Go shines in simplicity. We use the standard library net/http and the new 1.22+ routing enhancements.

package main

import (
    "encoding/json"
    "log"
    "net/http"
    "os"
    "runtime"
)

// Payload represents the incoming data structure.
type Payload struct {
    EventID   string `json:"event_id"`
    Timestamp int64  `json:"timestamp"`
    Data      string `json:"data"`
}

func main() {
    // Optimizing GOMAXPROCS for container environments is standard practice
    runtime.GOMAXPROCS(runtime.NumCPU())

    mux := http.NewServeMux()
    mux.HandleFunc("POST /ingest", handleIngest)

    port := os.Getenv("PORT")
    if port == "" {
        port = "8080"
    }

    log.Printf("Go server starting on port %s", port)
    if err := http.ListenAndServe(":"+port, mux); err != nil {
        log.Fatal(err)
    }
}

func handleIngest(w http.ResponseWriter, r *http.Request) {
    // 1. Decode JSON
    // In Go, this allocates memory on the heap for the struct
    var p Payload
    if err := json.NewDecoder(r.Body).Decode(&p); err != nil {
        http.Error(w, "Invalid JSON", http.StatusBadRequest)
        return
    }

    // 2. Business Logic Validation
    if len(p.Data) == 0 {
        http.Error(w, "Data cannot be empty", http.StatusUnprocessableEntity)
        return
    }

    // 3. Response
    w.Header().Set("Content-Type", "application/json")
    w.WriteHeader(http.StatusOK)
    // Low-allocation raw byte write for performance
    w.Write([]byte(`{"status":"accepted"}`))
}

2. The Rust Implementation (Rust 1.75+)

We use Axum (ergonomic, built on hyper) and Serde for zero-copy deserialization where possible.

Cargo.toml:

[package]
name = "ingest_service"
version = "0.1.0"
edition = "2021"

[dependencies]
tokio = { version = "1.36", features = ["full"] }
axum = "0.7"
serde = { version = "1.0", features = ["derive"] }
serde_json = "1.0"
tracing = "0.1"
tracing-subscriber = "0.3"

main.rs:

use axum::{
    http::StatusCode,
    routing::post,
    Json, Router,
};
use serde::{Deserialize, Serialize};
use std::net::SocketAddr;

// Using 'a lifetime allows Zero-Copy deserialization if using &str,
// but for fair comparison with Go (owned types), we use String here.
#[derive(Deserialize)]
struct Payload {
    event_id: String,
    timestamp: i64,
    data: String,
}

#[derive(Serialize)]
struct Response {
    status: String,
}

#[tokio::main]
async fn main() {
    // Initialize tracing (logging)
    tracing_subscriber::fmt::init();

    let app = Router::new().route("/ingest", post(handle_ingest));

    let addr = SocketAddr::from(([0, 0, 0, 0], 3000));
    println!("Rust server listening on {}", addr);

    let listener = tokio::net::TcpListener::bind(addr).await.unwrap();
    axum::serve(listener, app).await.unwrap();
}

async fn handle_ingest(
    // Axum automatically extracts and deserializes the JSON body.
    // If deserialization fails, it automatically returns 400 Bad Request.
    Json(payload): Json<Payload>,
) -> (StatusCode, Json<Response>) {
    
    // 2. Business Logic Validation
    if payload.data.is_empty() {
        return (
            StatusCode::UNPROCESSABLE_ENTITY, 
            Json(Response { status: "error".to_string() })
        );
    }

    // 3. Response
    (
        StatusCode::OK,
        Json(Response {
            status: "accepted".to_string(),
        }),
    )
}

The Explanation: Analyzing the Trade-offs

The code above demonstrates the fundamental difference in "Velocity vs.
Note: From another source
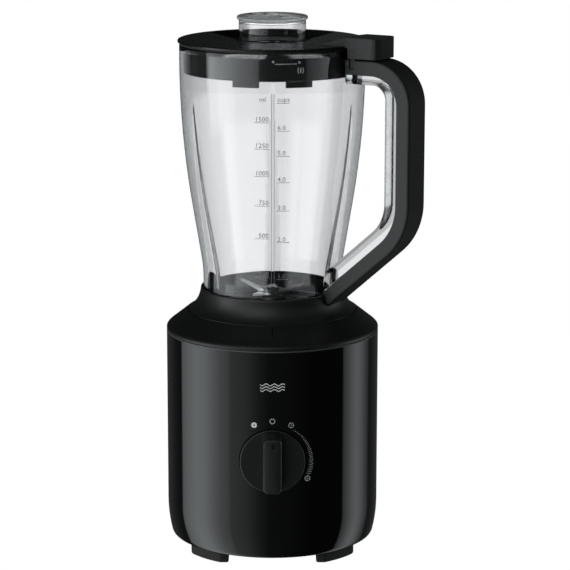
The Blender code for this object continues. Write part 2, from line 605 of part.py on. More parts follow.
def handle_grip():
    bar = handle_bar(handle_line(0, INSIDE_WALL, 46.0), handle_line(GRIP_DEPTH, INSIDE_WALL, 46.0), GRIP_HALF)
    grip = piece("handle_grip", bar, SATIN, turn=HANDLE_AZIMUTH)
    clearance = [(0, 170), (WELL_R + 1, 170)] + [(r + GAP, z + 0.2) for r, z in COLLAR_FLARE]
    clearance += [(53.4, COLLAR_TOP_Z + GAP), (JUG_BOTTOM_R + GAP, COLLAR_TOP_Z + GAP)]
    clearance += [(r, z) for r, z in jug_line(GAP) if z > COLLAR_TOP_Z] + [(0, JUG_TOP_Z)]
    cut(grip, tool("grip_clearance", turned(clearance, BIG)))
    slot_low = (PRONG_IN - PRONG_ROOM, -GRIP_HALF - 5, PRONG_LOW_Z - PRONG_ROOM)
    slot_high = (PRONG_OUT + PRONG_ROOM, GRIP_HALF + 5, HANDLE_TOP_Z + 5)
    cut(grip, tool("prong_slot", block(slot_low, slot_high), turn=HANDLE_AZIMUTH))
    ends = (CHANNEL_START, CHANNEL_END)
    channel = handle_bar(handle_line(CHANNEL_WALL, *ends), handle_line(GRIP_DEPTH + 2, *ends), CHANNEL_HALF)
    cut(grip, tool("grip_channel", channel, turn=HANDLE_AZIMUTH))


def jug_collar():
    inside = JUG_BOTTOM_R + GAP
    bottom = RING_LOW + RING_T + GAP
    top = [(53.6, COLLAR_TOP_Z), (inside, COLLAR_TOP_Z)]
    ledge = [(inside, FLOOR_Z - 5.3), (47.0, FLOOR_Z - 5.3), (47.0, 174.7), (49.0, 174.7), (49.0, bottom)]
    groove = [(57.0, bottom), (57.0, 178.0), (60.0, 178.0), (60.0, bottom), (62.7, bottom)]
    outside = [(62.7, 181.2), (63.3, 181.2)]
    collar = piece("jug_collar", turned(COLLAR_FLARE + top + ledge + groove + outside, BIG), SATIN)
    pockets = [sector(LUG_IN - 0.4, LUG_OUT + 0.4, a, LUG_SPAN + 1, bottom - 3, bottom + LUG_H + 0.4)
               for a in LUG_AZIMUTHS]
    cut(collar, tool("lug_pockets", together(*pockets)))


def blade_unit_housing():
    hub = [(6.0, 171.5), (12.0, 171.5), (12.0, 180.0), (48.0, 180.0), (48.0, FLOOR_Z - 5), (51.9, FLOOR_Z - 5)]
    floor = [(51.9, FLOOR_Z), (16.0, FLOOR_Z), (12.0, 185.0), (9.5, 192.0), (6.0, 192.0)]
    piece("blade_housing", turned(hub + floor, MEDIUM), LID_MATT)
    piece("jug_seal", tube(49.7, 51.8, FLOOR_Z + GAP, JUG_LOW_Z - GAP, MEDIUM), RUBBER)
    piece("lower_bush", tube(BEARING_BORE, 5.7, 172.0, 178.0), BRASS)
    piece("upper_bush", tube(BEARING_BORE, 5.7, 182.0, 188.0), BRASS)
    piece("shaft_seal", tube(SHAFT_R + GAP, 5.7, 188.3, 191.7), RUBBER)


# ---- Blades ----------------------------------------------------------------------------------------------------

def blade(name, low, turn, rise, reach):
    """Two arms across the shaft, narrow at their tips and bent at the hub."""
    lift = (reach - BLADE_BEND_X) * math.tan(math.radians(rise))
    stations = ((-reach, -1.0, 2.4, lift), (-BLADE_BEND_X, -BLADE_HALF, BLADE_HALF, 0.0),
                (BLADE_BEND_X, -BLADE_HALF, BLADE_HALF, 0.0), (reach, -2.4, 1.0, lift))
    sections = []
    for x, front, back, up in stations:
        under, over = low + up, low + up + BLADE_T
        sections.append([(x, front, under), (x, back, under), (x, back, over), (x, front, over)])
    arms = piece(name, loft(sections), STEEL, turn=turn)
    cut(arms, tool(f"{name}_hole", rod(SPINDLE_R + GAP, low - 5, low + 8)))


def blades():
    shaft = [(0, DRIVEN_LOW), (SHAFT_R, DRIVEN_LOW), (SHAFT_R, SPINDLE_LOW), (SPINDLE_R, SPINDLE_LOW)]
    piece("blade_shaft", turned(shaft + [(SPINDLE_R, SPINDLE_TOP), (0, SPINDLE_TOP)], SMALL), STEEL)
    bore = SPINDLE_R + GAP
    piece("blade_spacer", tube(bore, 7.0, SPINDLE_LOW + GAP, LOWER_BLADE_Z - GAP), STEEL)
    blade("lower_blade", LOWER_BLADE_Z, 38, -3, LOWER_REACH)
    blade("upper_blade", UPPER_BLADE_Z, -17, 22, UPPER_REACH)
    low, roof = UPPER_BLADE_Z + BLADE_T + GAP, SPINDLE_TOP + GAP
    dome = [(0, low + NUT_H + 1.1), (NUT_R - 1.2, low + NUT_H + 0.8), (NUT_R, low + NUT_H), (NUT_R, low)]
    piece("cap_nut", turned(dome + [(bore, low), (bore, roof), (0, roof)], 6 * 4), STEEL)


# ---- Lid and measuring cap -------------------------------------------------------------------------------------

def recess_outline(grow=0.0):
    """Round in front of the cap, flaring out to a wide arc at the back."""
    front = arc(RECESS_FRONT_R + grow, 180, 360, 10)
    half = math.degrees(math.asin(RECESS_BACK_HALF / RECESS_BACK_R))
    return front + arc(RECESS_BACK_R + grow, 90 - half, 90 + half, 8)


def lid():
    top = [(0, LID_TOP_Z), (LID_R - 1.0, LID_TOP_Z), (LID_R, LID_TOP_Z - 0.8), (LID_R, LID_EDGE_Z)]
    plug = top + [(SKIRT_R, LID_EDGE_Z), (SKIRT_R, SKIRT_LOW_Z), (0, SKIRT_LOW_Z)]
    cover = piece("lid", turned(plug, BIG), LID_MATT)
    hollow = tool("lid_hollow", rod(SKIRT_R - SKIRT_T, 350, LID_TOP_Z - LID_T, BIG))
    cut(hollow, tool("recess_bed", prism(recess_outline(LID_T), RECESS_FLOOR_Z - LID_T, 395)))
    cut(cover, hollow)
    cut(cover, tool("recess", prism(recess_outline(), RECESS_FLOOR_Z, 395)))
    cut(cover, tool("cap_hole", rod(CAP_HOLE_R, 350, 395, BIG)))

    join(cover, tool("lid_tab", tab_end(), turn=HANDLE_AZIMUTH))
    join(cover, tool("lid_ridge", tab_ridge(), turn=HANDLE_AZIMUTH))
    prong = block((PRONG_IN, -PRONG_HALF, PRONG_LOW_Z), (PRONG_OUT, PRONG_HALF, TAB_LOW_Z + 1))
    join(cover, tool("lid_prong", prong, turn=HANDLE_AZIMUTH))
    lugs = [sector(62.9, 65.6, a, 17, SKIRT_LOW_Z - 4.5, SKIRT_LOW_Z + 2) for a in LID_LUG_AZIMUTHS]
    join(cover, tool("lid_lugs", together(*lugs)))
    piece("lid_seal", tube(SKIRT_R + GAP + 0.6, 69.0, JUG_TOP_Z + GAP, LID_EDGE_Z - GAP, MEDIUM), RUBBER)


def tab_end():
    """The tab over the handle, in plan a bar with two rounded corners."""
    corner = 4.0
    plan = [(TAB_START, -TAB_HALF), *arc(corner, -90, 0, 3, (TAB_END - corner, -TAB_HALF + corner)),
            *arc(corner, 0, 90, 3, (TAB_END - corner, TAB_HALF - corner)), (TAB_START, TAB_HALF)]
    return prism(plan, TAB_LOW_Z, TAB_TOP_Z)


def tab_ridge():
    """The tab's root, which slopes down onto the lid's top."""
    side = [(44.0, 384.4), (50.0, 386.8), (66.0, 390.9), (70.0, TAB_TOP_Z - 0.2), (76.0, TAB_TOP_Z - 0.2)]
    side += [(76.0, 384.1), (44.0, 384.1)]
    return loft([[(r, y, z) for r, z in side] for y in (-TAB_HALF + 0.1, TAB_HALF - 0.1)])


def filler_cap():
    rim = [(0, 401.9), (17.0, 402.0), (21.0, 402.6), (25.4, CAP_TOP_Z), (CAP_RIM_R, 402.2), (CAP_RIM_R, 400.6)]
    bead_low = RECESS_FLOOR_Z + GAP
    outside = [(CAP_R, 399.4), (CAP_R, 382.0), (26.8, 381.6), (26.8, bead_low), (CAP_R, bead_low)]
    inner = CAP_R - CAP_WALL
    inside = [(CAP_R, CAP_LOW_Z), (inner, CAP_LOW_Z), (inner, 398.6), (0, 399.4)]
    piece("filler_cap", turned(rim + outside + inside, MEDIUM), CLEAR)


base_housing()
top_cover()
bottom_plate()
feet()
cord_gland()
speed_switch()
control_board()
interlock_switch()
stator()
motor_frame()
brushes()
rotor()
drive_coupling()
control_knob()
interlock_ring()
jug()
handle_grip()
jug_collar()
blade_unit_housing()
blades()
driven_coupling()
lid()
filler_cap()
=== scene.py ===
"""Looks of the countertop blender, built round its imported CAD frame.

Shapes are written in millimetres about the motor axis, with +Z up and the knob's side at -Y, and are
turned into the frame's metres when an object is made. Azimuths are in degrees, 0 along +X.
"""

from math import acos, asin, atan2, cos, degrees, hypot, pi, radians, sin, sqrt, tan

import bmesh
import bpy
from mathutils import Matrix, Vector


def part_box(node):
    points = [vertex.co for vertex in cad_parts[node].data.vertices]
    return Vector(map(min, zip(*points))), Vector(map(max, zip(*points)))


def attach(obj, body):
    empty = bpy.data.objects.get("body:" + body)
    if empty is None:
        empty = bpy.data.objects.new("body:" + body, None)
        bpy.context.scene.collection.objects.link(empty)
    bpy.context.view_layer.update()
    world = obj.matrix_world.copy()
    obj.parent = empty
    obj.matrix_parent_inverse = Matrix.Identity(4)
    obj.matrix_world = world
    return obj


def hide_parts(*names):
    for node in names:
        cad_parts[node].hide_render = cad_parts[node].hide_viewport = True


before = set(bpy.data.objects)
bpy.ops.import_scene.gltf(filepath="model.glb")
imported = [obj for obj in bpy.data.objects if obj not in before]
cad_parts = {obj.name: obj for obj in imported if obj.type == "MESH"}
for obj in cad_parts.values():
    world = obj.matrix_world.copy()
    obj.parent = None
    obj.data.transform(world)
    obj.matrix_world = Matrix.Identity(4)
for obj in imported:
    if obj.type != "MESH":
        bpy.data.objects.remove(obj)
scene = bpy.context.scene
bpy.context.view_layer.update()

MM = 0.001
SHAFT_LOW, SHAFT_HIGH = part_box("motor_shaft")
AXIS = Vector(((SHAFT_LOW.x + SHAFT_HIGH.x) / 2, (SHAFT_LOW.y + SHAFT_HIGH.y) / 2, 0.0))
TO_FRAME = Matrix.Translation(AXIS) @ Matrix.Scale(MM, 4)


def top_of(node):
    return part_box(node)[1].z / MM


def bottom_of(node):
    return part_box(node)[0].z / MM


# Sides of round shapes
FINE, MEDIUM = 160, 64

# Sizes shared by several pieces, mm
GAP = 0.3
BASE_R, BASE_WALL = 80.0, 3.0
FOOT_H = bottom_of("base_housing")
BASE_TOP_Z = top_of("base_housing")
CURVE_TOP_Z, CURVE_IN = 35.0, 3.3
COVER_TOP_Z, COVER_EDGE_Z, CONE_TOP_R = top_of("top_cover"), 169.2, 64.3
WELL_R, DECK_Z = 63.6, 163.0
GLAND_Z = 40.0
KNOB_LOW, KNOB_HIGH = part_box("control_knob")
KNOB_Z = (KNOB_LOW.z + KNOB_HIGH.z) / 2 / MM
KNOB_R = 24.0
KNOB_BACK = (AXIS.y - KNOB_HIGH.y) / MM
KNOB_REACH = (AXIS.y - KNOB_LOW.y) / MM
KNOB_FACE = 81.0
COLLAR_TOP_Z = top_of("jug_collar")
JUG_LOW_Z, JUG_TOP_Z = bottom_of("jug"), top_of("jug")
FLOOR_Z = 183.0
HANDLE_AZIMUTH = -30.0
RIB_AZIMUTHS = (-30.0, 90.0, -150.0)
LUG_AZIMUTHS = (90, 210, 330)
LID_TOP_Z, LID_R, LID_EDGE_Z = 385.4, 70.3, 383.6
SKIRT_R, SKIRT_LOW_Z = 66.0, 362.0
TAB_TOP_Z = top_of("lid")
CAP_R, CAP_LOW_Z, CAP_TOP_Z = 24.9, bottom_of("filler_cap"), top_of("filler_cap")
INK_LOW, INK_HIGH = 0.02, 0.09  # above the surface it is printed on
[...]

Performance."

1. Throughput and Memory

If you load test these two endpoints (using wrk or k6) with 500 concurrent connections:

  • Go: Will consume significantly more RAM (approx. 30-50% more) due to the runtime and heap allocations required for the JSON decoder. You will see occasional latency spikes (e.g., p99 jumps from 2ms to 15ms) when the GC runs.
  • Rust: Will maintain a nearly flat memory profile. The axum stack is built on tower and hyper, which are heavily optimized for asynchronous I/O without the overhead of a garbage collector. The p99 latency will likely remain within 5% of the p50 latency.

2. Developer Velocity (The Hidden Cost)

  • Go: The code is imperative and easy to read. A junior engineer can modify handleIngest immediately. The compilation takes milliseconds.
  • Rust: The code relies on macros (#[derive]) and the tokio async runtime. While concise, understanding why Json(payload) works requires knowledge of the FromRequest trait implementation. Compilation takes seconds (or minutes in CI).

3. Correctness

  • Go: In the Go example, if Payload had a pointer field, we could risk a nil pointer dereference if not checked explicitly. The compiler allows loose typing patterns.
  • Rust: The compiler ensures that the data structures are thread-safe (Send and Sync) before the code can even run. You cannot accidentally share mutable state across threads without explicit synchronization primitives (ArcMutex), which prevents data races entirely.

Conclusion

The "Rust vs. Go" debate is not a winner-take-all scenario; it is an exercise in resource allocation.

Choose Go if:

  • Your service is I/O bound (waiting on DBs or upstream APIs).
  • Your team needs to scale headcount rapidly (Go is easier to teach).
  • You are building "Glue code" for microservices where 10ms of GC latency is acceptable.

Choose Rust if:

  • Your service is CPU bound (complex parsing, cryptography, image processing).
  • You have strict SLA requirements regarding tail latency (p99).
  • You are building core infrastructure where memory efficiency translates directly to cloud bill savings (e.g., running on AWS Lambda or Fargate).

In 2025, the best architecture often uses both: Go for the control plane and API aggregation layer, and Rust for the data plane and heavy computation units.